Current and former shelter employees spoke eloquently of their attempts to help animals that were rejected by current shelter management. Rescue groups offered their assistance, from supplying volunteers to helping with low cost spay/neuter. The commissioners appeared to be shocked by the outpouring of offers of assistance and even more shocked to learn that this assistance has been offered repeatedly and rejected.
Commissioner Carey Torrice was criticized by a number of her colleques for bypassing the Commission’s Health Services Committee in offering her resolution. Commissioner Torrice worked tirelessly on this issue, speaking to many people, even going to neighboring Oakland County Animal Control Shelter to find out what is so different about the Oakland County operation. Torrice’s refusal to accept the status quo or the promise of future changes, evidenced courage and actually political saavy that forced this issue to the attention of the commission.

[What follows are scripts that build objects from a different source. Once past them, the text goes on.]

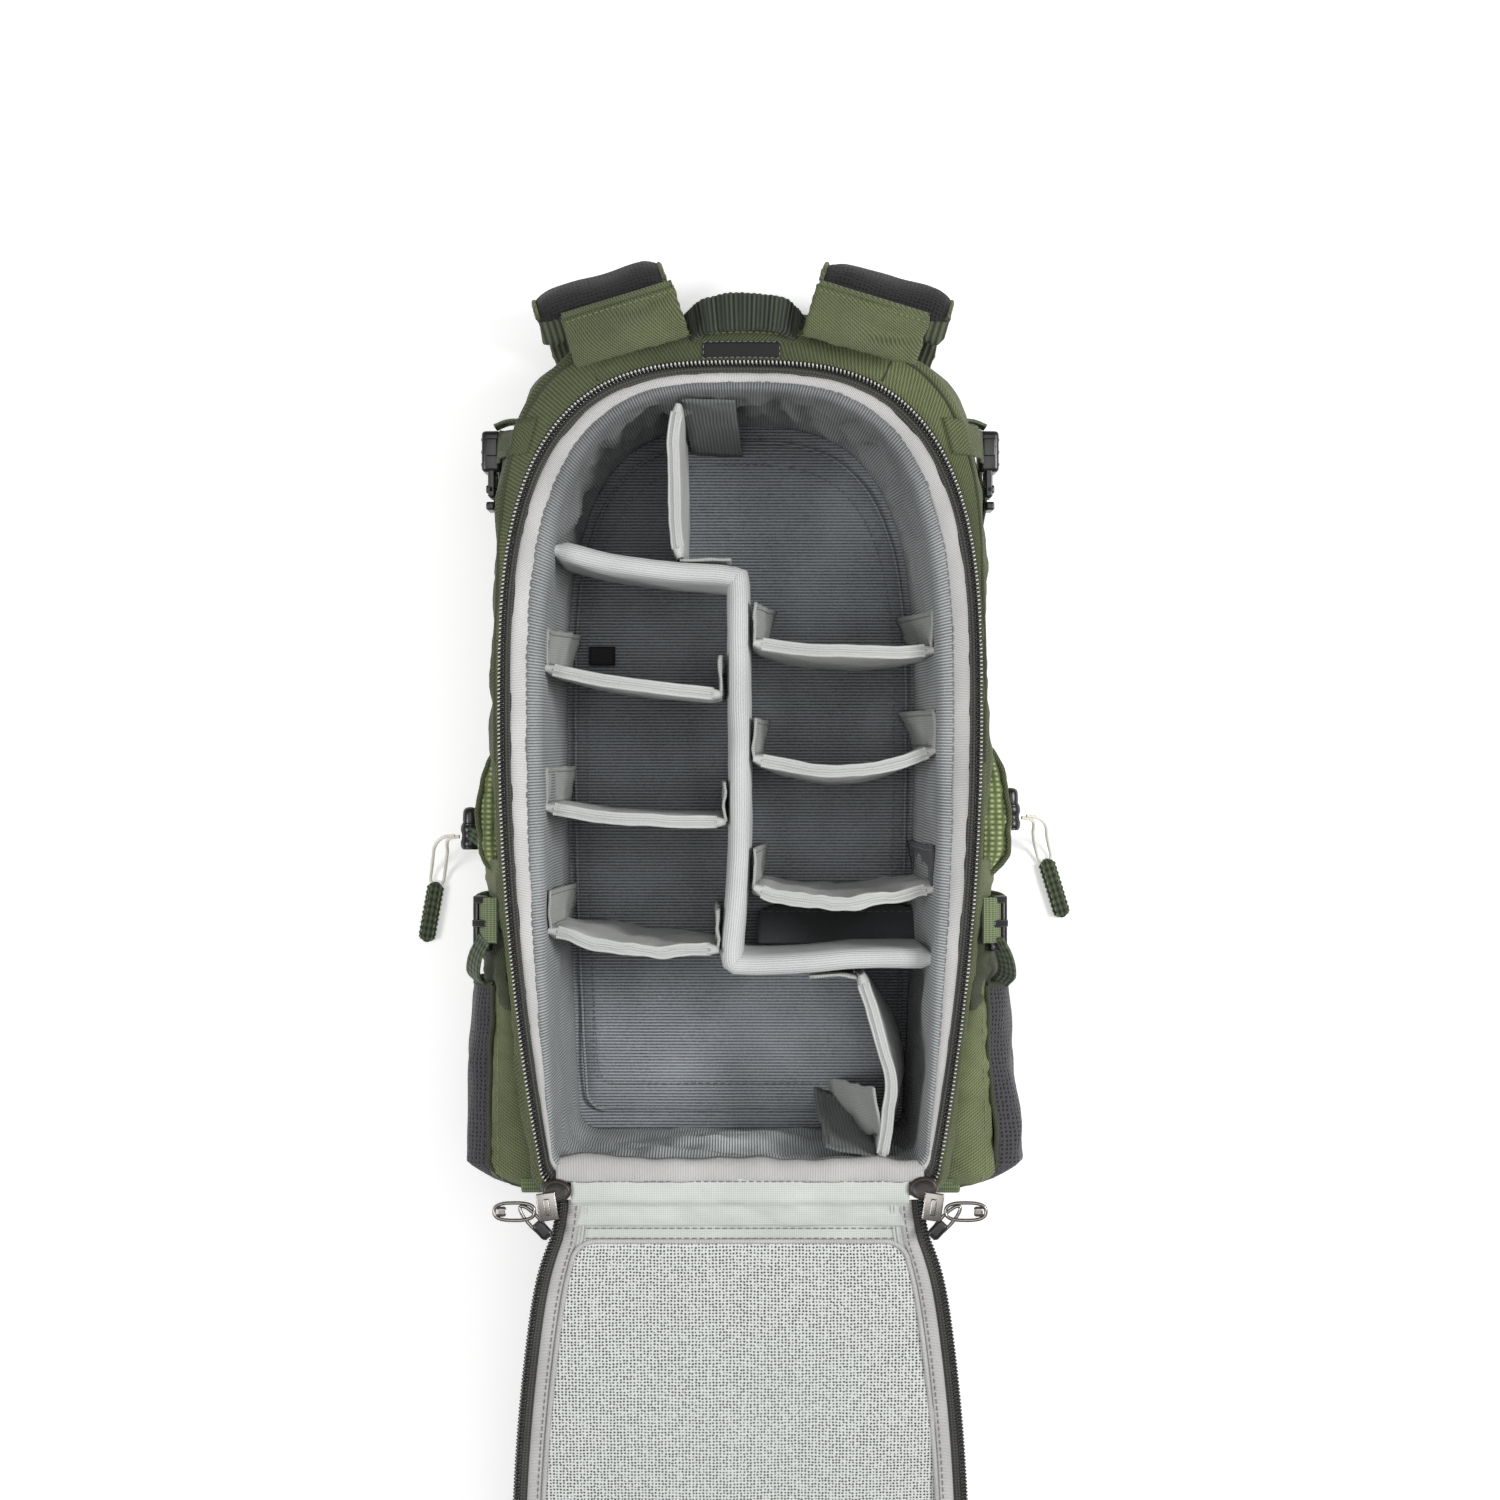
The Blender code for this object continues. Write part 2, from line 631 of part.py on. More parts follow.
def build_side_mesh(side, tag):
    """The woven stretch panel on the side wall, which carries the cord lock."""
    points = [(0.1346, 0.0020), (0.1395, -0.0020), (0.1450, -0.0140), (0.1466, -0.0300),
              (0.1466, -0.0560), (0.1400, -0.0660), (0.1324, -0.0690)]
    plate(f"side_mesh_{tag}", [(side * x, y) for x, y in points], 0.0480, 0.1260, LIGHT_OLIVE, bevel=0.003)


LOCK_RADIUS = 0.0056
LOCK_LENGTH = 0.0150
BUTTON_RADIUS = 0.0044


def build_cord_lock(side, tag, y):
    """A barrel cord lock lying along the bag's side; its button is pressed in along -Y."""
    centre = (side * 0.1535, y, 0.0750)
    wall = 0.0008
    profile = [
        (0.0, LOCK_LENGTH / 2 - 0.0100), (LOCK_RADIUS - wall, LOCK_LENGTH / 2 - 0.0100),
        (LOCK_RADIUS - wall, LOCK_LENGTH / 2), (LOCK_RADIUS, LOCK_LENGTH / 2),
        (LOCK_RADIUS, -LOCK_LENGTH / 2 + 0.0015), (LOCK_RADIUS - 0.0015, -LOCK_LENGTH / 2),
        (0.0, -LOCK_LENGTH / 2),
    ]
    barrel = turned(f"cord_lock_barrel_{tag}", profile, BLACK_PLASTIC)
    barrel.location = centre
    barrel.rotation_euler = (-math.pi / 2, 0.0, 0.0)
    profile = [
        (0.0, 0.0065), (0.0022, 0.0060), (0.0038, 0.0045), (BUTTON_RADIUS, 0.0020),
        (BUTTON_RADIUS, -0.0040), (0.0, -0.0040),
    ]
    button = turned(f"cord_lock_button_{tag}", profile, BLACK_PLASTIC)
    button.location = (centre[0], y + LOCK_LENGTH / 2 + 0.0025, centre[2])
    button.rotation_euler = (-math.pi / 2, 0.0, 0.0)


def turned(name, profile, surface, steps=12):
    """A turned shape about Z, from a profile that runs down its outer side."""
    bm = bmesh.new()
    ring = []
    for radius, z in profile:
        ring.append(bm.verts.new((radius, 0.0, z)))
    for first, second in zip(ring, ring[1:]):
        bm.edges.new((first, second))
    mesh = bpy.data.meshes.new(name)
    bm.to_mesh(mesh)
    bm.free()
    item = new_object(name, mesh, surface)
    screw = item.modifiers.new("turn", "SCREW")
    screw.steps = steps
    screw.render_steps = steps
    screw.use_merge_vertices = True
    screw.merge_threshold = 0.00001
    screw.use_smooth_shade = True
    return item


# Routes of the loops: where a loop leaves its lock, and on down to the floor.
CORD_ROUTES = {
    "left": [
        (-0.1612, -0.0490, 0.0750), (-0.1650, -0.0492, 0.0745), (-0.1690, -0.0510, 0.0680),
        (-0.1720, -0.0540, 0.0530), (-0.1745, -0.0585, 0.0340), (-0.1768, -0.0640, 0.0160),
        (-0.1785, -0.0700, 0.0055), (-0.1796, -0.0760, 0.0025),
    ],
    "right": [
        (0.1612, -0.0380, 0.0750), (0.1650, -0.0382, 0.0745), (0.1688, -0.0398, 0.0680),
        (0.1716, -0.0425, 0.0530), (0.1738, -0.0465, 0.0340), (0.1758, -0.0515, 0.0160),
        (0.1778, -0.0570, 0.0055), (0.1795, -0.0625, 0.0025),
    ],
}


def cord_loop_points(route):
    """Out along one strand, round the end and back along the other, a little further from the bag."""
    middle = smooth_path(route, 3)
    heading = (middle[-1] - middle[-2])
    heading.z = 0.0
    heading.normalize()
    across = Vector((-heading.y, heading.x, 0.0))
    out = []
    back = []
    for i, point in enumerate(middle):
        widen = CORD_SPREAD * (0.35 + 0.65 * min(1.0, i / (len(middle) * 0.5)))
        out.append(point + across * widen)
        back.append(point - across * widen)
    turn = []
    for step in range(1, 6):
        angle = math.pi * step / 6
        turn.append(middle[-1] + across * CORD_SPREAD * math.cos(angle) + heading * CORD_SPREAD * math.sin(angle))
    return out + turn + list(reversed(back)), middle[-1], heading


def build_cord(side, tag):
    points, end, heading = cord_loop_points(CORD_ROUTES[tag])
    tube(f"cord_loop_{tag}", points, CORD_RADIUS, CORD)
    tab = box(f"cord_tab_{tag}", (0.0120, 0.0340, 0.0040), LIGHT_OLIVE, bevel=0.0012)
    middle = end + heading * (CORD_SPREAD + CORD_RADIUS + 0.0004 + 0.0170)
    tab.location = (middle.x, middle.y, 0.0025)
    tab.rotation_euler = (0.0, 0.0, math.atan2(heading.y, heading.x) + math.pi / 2)


# ---------------------------------------------------------------- harness

def strap_frame(side):
    out = Vector((side * math.sin(STRAP_SPLAY), math.cos(STRAP_SPLAY), 0.0))
    across = Vector((math.cos(STRAP_SPLAY), -side * math.sin(STRAP_SPLAY), 0.0))
    return out, across


def build_strap(side, tag):
    """A padded strap over the top end of the bag, down it and back under the bag."""
    out, across = strap_frame(side)
    root = Vector((side * STRAP_ROOT.x, STRAP_ROOT.y, STRAP_ROOT.z))
    bend = [
        (0.000, 0.1590), (0.018, 0.1600), (0.034, 0.1570), (0.046, 0.1450), (0.053, 0.1200),
        (0.054, 0.0900), (0.051, 0.0600), (0.044, 0.0340), (0.030, 0.0150), (0.012, 0.0080),
    ]
    stations = []
    for reach, z in bend:
        place = root + out * reach
        stations.append(((place.x, place.y, z), across, STRAP_WIDTH, STRAP_THICKNESS))
    under = [(0.0700, 0.195, 0.070), (0.0715, 0.150, 0.068), (0.0720, 0.050, 0.062),
             (0.0720, -0.060, 0.055), (0.0725, -0.110, 0.040), (0.0730, -0.125, 0.030)]
    for x, y, width in under:
        stations.append(((side * x, y, 0.0067), (1, 0, 0), width, STRAP_THICKNESS))
    ribbon(f"shoulder_strap_{tag}", stations, AIR_MESH)

    flap = []
    for reach, z in [(-0.0040, 0.1682), (0.0120, 0.1692), (0.0250, 0.1690)]:
        place = root + out * reach
        flap.append(((place.x, place.y, z), across, STRAP_WIDTH - 0.0030, 0.0040))
    ribbon(f"strap_flap_{tag}", flap, OLIVE)

    tail = [(0.0735, -0.1290, 0.0064), (0.0800, -0.1600, 0.0050), (0.0900, -0.2000, 0.0060),
            (0.0960, -0.2250, 0.0120), (0.0975, -0.2330, 0.0190)]
    stations = [((side * x, y, z), (1, 0.25 * side, 0), 0.0200, 0.0016) for x, y, z in tail]
    ribbon(f"strap_webbing_{tag}", stations, LIGHT_OLIVE)


HANDLE_CENTRE_X = 0.0020


def build_handle():
    arch = [
        (-0.0270, 0.2360, 0.1440), (-0.0250, 0.2370, 0.1530), (-0.0170, 0.2385, 0.1600),
        (0.0000, 0.2395, 0.1630), (0.0170, 0.2385, 0.1600), (0.0250, 0.2370, 0.1530),
        (0.0270, 0.2360, 0.1440),
    ]
    stations = []
    for x, y, z in arch:
        stations.append(((x + HANDLE_CENTRE_X, y + 0.0040, z), (0, 1, -0.15), 0.0200, 0.0040))
    ribbon("grab_handle", stations, LIGHT_OLIVE)


build_body()
build_padding()
build_rim()
build_front_pockets()
build_dividers()
build_panel()
for SIDE, TAG in ((-1, "left"), (1, "right")):
    build_slider(SIDE, TAG)
    build_side_pocket(SIDE, TAG)
    build_buckle(SIDE, TAG)
    build_lower_webbing(SIDE, TAG)
    build_side_mesh(SIDE, TAG)
    build_cord_lock(SIDE, TAG, CORD_ROUTES[TAG][0][1])
    build_cord(SIDE, TAG)
    build_strap(SIDE, TAG)
build_handle()
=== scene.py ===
import json
import math

import bmesh
import bpy
import numpy as np
from mathutils import Matrix, Vector, noise


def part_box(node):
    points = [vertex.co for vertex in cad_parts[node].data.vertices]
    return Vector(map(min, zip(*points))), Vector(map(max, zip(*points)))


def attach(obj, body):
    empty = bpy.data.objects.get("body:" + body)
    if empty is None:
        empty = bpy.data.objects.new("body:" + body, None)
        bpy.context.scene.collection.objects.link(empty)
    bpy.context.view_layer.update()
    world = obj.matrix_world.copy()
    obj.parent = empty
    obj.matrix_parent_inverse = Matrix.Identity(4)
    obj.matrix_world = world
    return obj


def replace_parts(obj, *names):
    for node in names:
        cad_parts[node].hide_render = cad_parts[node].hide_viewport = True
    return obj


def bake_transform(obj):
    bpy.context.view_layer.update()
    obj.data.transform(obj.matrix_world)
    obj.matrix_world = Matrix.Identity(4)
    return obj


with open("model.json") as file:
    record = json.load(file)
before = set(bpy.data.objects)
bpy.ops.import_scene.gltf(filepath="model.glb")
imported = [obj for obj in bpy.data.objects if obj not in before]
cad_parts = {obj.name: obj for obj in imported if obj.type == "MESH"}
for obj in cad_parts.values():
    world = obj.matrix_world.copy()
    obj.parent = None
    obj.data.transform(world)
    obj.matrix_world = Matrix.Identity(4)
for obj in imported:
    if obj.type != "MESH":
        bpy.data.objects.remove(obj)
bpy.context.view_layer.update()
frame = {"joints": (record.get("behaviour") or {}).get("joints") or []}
joints = {joint["name"]: joint for joint in frame["joints"]}
scene = bpy.context.scene

# The looks of a rear-opening camera backpack that lies on its front with its back panel folded down.
# Metres, +Z up, +Y towards the top of the bag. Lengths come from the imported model's own boxes.

# ---------------------------------------------------------------- driving dimensions

shell_low, shell_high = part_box("side_wall_shell")
binding_low, binding_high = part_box("rim_binding")
divider_low, divider_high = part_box("divider_main")
teeth_low, teeth_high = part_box("body_zip_teeth")

WIDEST_Y = 0.020
SHELL_HALF = shell_high.x
SHELL_TOP = shell_high.y
SHELL_BOTTOM = shell_low.y
RIM_INSET = 0.0050
RIM_HALF = binding_high.x + RIM_INSET
RIM_TOP = binding_high.y + RIM_INSET
RIM_BOTTOM = binding_low.y - RIM_INSET
OPENING_HALF = RIM_HALF - 0.0223
OPENING_TOP = RIM_TOP - 0.0150
OPENING_BOTTOM = RIM_BOTTOM + 0.0100
OUTER_TAPER = 0.37
INNER_TAPER = 0.13
RIM_POWER = 3.0
SHELL_POWER = 4.2
CORNER = 0.012
RIM_HIGH = binding_high.z
DIVIDER_TOP = divider_high.z
FLOOR_HIGH = divider_low.z
HINGE = Vector(joints["panel_hinge"]["pos_m"])
OPEN_ANGLE = math.radians(joints["panel_hinge"]["range_deg"][1])
SIDES = {"left": -1.0, "right": 1.0}

# ---------------------------------------------------------------- camera, floor and lights


def build_camera():
    """The camera looks straight down on the open bag."""
    data = bpy.data.cameras.new("camera")
    data.lens = 76.4
    data.sensor_width = 36.0
    camera = bpy.data.objects.new("camera", data)
    camera.location = (0.0054, 0.0, 1.885)
    scene.collection.objects.link(camera)
    scene.camera = camera


def build_light(name, size, energy, place, aim):
    """A square softbox that points at the aim."""
    data = bpy.data.lights.new(name, "AREA")
    data.shape = "SQUARE"
    data.size = size
    data.energy = energy
    light = bpy.data.objects.new(name, data)
    light.location = place
    light.rotation_euler = (Vector(aim) - Vector(place)).to_track_quat("-Z", "Y").to_euler()
    scene.collection.objects.link(light)


build_camera()
build_light("overhead_softbox", 1.4, 17.0, (0.0, 0.10, 2.6), (0.0, 0.0, 0.1))
build_light("left_softbox", 0.9, 34.0, (-2.0, -0.4, 2.2), (0.0, 0.0, 0.1))
build_light("right_softbox", 0.9, 60.0, (2.0, 0.2, 2.1), (0.0, 0.0, 0.1))
world = bpy.data.worlds.new("studio")
world.use_nodes = True
world.node_tree.nodes["Background"].inputs["Color"].default_value = (1.0, 1.0, 1.0, 1.0)
world.node_tree.nodes["Background"].inputs["Strength"].default_value = 0.26
scene.world = world
scene.view_settings.view_transform = "Standard"

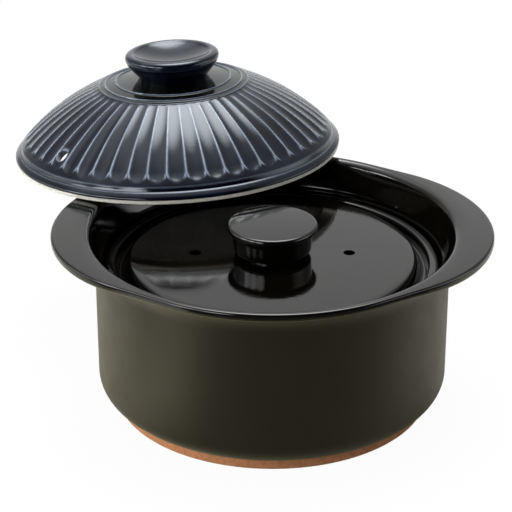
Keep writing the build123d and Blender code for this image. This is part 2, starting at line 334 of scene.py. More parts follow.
class Finish(Nodes):
    """A material's node tree round one main shader."""

    def __init__(self, name: str) -> None:
        """Makes the material with one main shader.

        Args:
            name: Name of the material.
        """
        self.material = bpy.data.materials.new(name)
        self.material.use_nodes = True
        super().__init__(self.material.node_tree)
        self.shader = self.tree.nodes["Principled BSDF"]
        self.place = self.add("ShaderNodeTexCoord").outputs["Object"]

    def noise(self, scale: float, detail: float = 2.0, roughness: float = 0.5) -> bpy.types.NodeSocket:
        """Adds noise on the piece's own coordinates.

        Args:
            scale: Features per metre.
            detail: How many finer layers it has.
            roughness: Share that each finer layer keeps.

        Returns:
            The noise's socket.
        """
        node = self.add("ShaderNodeTexNoise")
        self.join(self.place, node.inputs["Vector"])
        node.inputs["Scale"].default_value = scale
        node.inputs["Detail"].default_value = detail
        node.inputs["Roughness"].default_value = roughness
        return node.outputs["Fac"]

    def blend(self, share: object, first: object, second: object) -> bpy.types.NodeSocket:
        """Mixes two colours.

        Args:
            share: Share of the second colour.
            first: A socket or colour.
            second: A socket or colour.

        Returns:
            The mixed colour's socket.
        """
        node = self.add("ShaderNodeMix", data_type="RGBA")
        self.feed(node.inputs[0], share)
        self.feed(node.inputs[6], first if isinstance(first, bpy.types.NodeSocket) else (*first, 1.0))
        self.feed(node.inputs[7], second if isinstance(second, bpy.types.NodeSocket) else (*second, 1.0))
        return node.outputs[2]

    def attribute(self, name: str) -> bpy.types.NodeSocket:
        """Reads a number that the mesh stores at its points."""
        return self.add("ShaderNodeAttribute", attribute_name=name).outputs["Fac"]

    def bump(self, height: object, strength: float, distance: float) -> None:
        """Raises the surface by a height.

        Args:
            height: Socket of the height, from 0 to 1.
            strength: Share of the effect.
            distance: Rise of a height of 1, in metres.
        """
        node = self.add("ShaderNodeBump")
        node.inputs["Strength"].default_value = strength
        node.inputs["Distance"].default_value = distance
        self.feed(node.inputs["Height"], height)
        self.join(node.outputs[0], self.shader.inputs["Normal"])

    def fix(self, name: str, value: object) -> None:
        """Sets a plain value on one of the main shader's inputs."""
        self.shader.inputs[name].default_value = value

    def set(self, **values: object) -> None:
        """Sets or links the main shader's inputs.

        Args:
            values: Sockets or plain values by the inputs' names, with underscores for spaces.
        """
        for key, value in values.items():
            socket = self.shader.inputs[key.replace("_", " ").title()]
            if isinstance(value, tuple):
                value = (*value, 1.0)
            self.feed(socket, value)


@dataclass(frozen=True)
class BlackGlaze:
    """Glossy iron-black glaze of the rim, the inside and the inner lid."""

    name: str
    colour: Colour = (0.0008, 0.0008, 0.0008)
    warm: Colour = (0.0022, 0.0017, 0.0008)
    roughness: float = 0.055
    peel: float = 0.12

    def material(self) -> bpy.types.Material:
        """Builds the finish.

        Returns:
            The new material.
        """
        nodes = Finish(self.name)
        cloud = nodes.span(nodes.noise(38, 3), 0.35, 0.7)
        nodes.set(
            base_color=nodes.blend(cloud, self.colour, self.warm),
            roughness=nodes.span(nodes.noise(120, 2), 0.3, 0.7, self.roughness * 0.8, self.roughness * 1.25),
        )
        nodes.fix("IOR", GLAZE_IOR)
        ripple = nodes.math("MULTIPLY", nodes.noise(55, 1), 0.8)
        ripple = nodes.math("ADD", ripple, nodes.math("MULTIPLY", nodes.noise(900, 2), 0.2))
        nodes.bump(ripple, self.peel, 0.0006)
        return nodes.material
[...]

There are still many things that must change in order to make a difference for the animals at Macomb Animal Control Shelter. First, we have to make certain that petfinder.com is utilized to publicize the shelter animals. When I interviewed Sue Jeroue in early February, she claimed that she was being trained on software. It’s been 7 weeks, how much training is needed? Last night we heard that the county IT department has to make changes to allow for the posting of animals. How much longer will this simple change take? Even the sad City of Detroit shelter posts pets on petfinder. Can’t Macomb County at least match the effort put forth by the City of Detroit?
Rescue groups and animal lovers are excited that things are finally changing. We’ll keep watching and make certain that promises are kept and animals are finally given a chance by Macomb County Animal Control Shelter.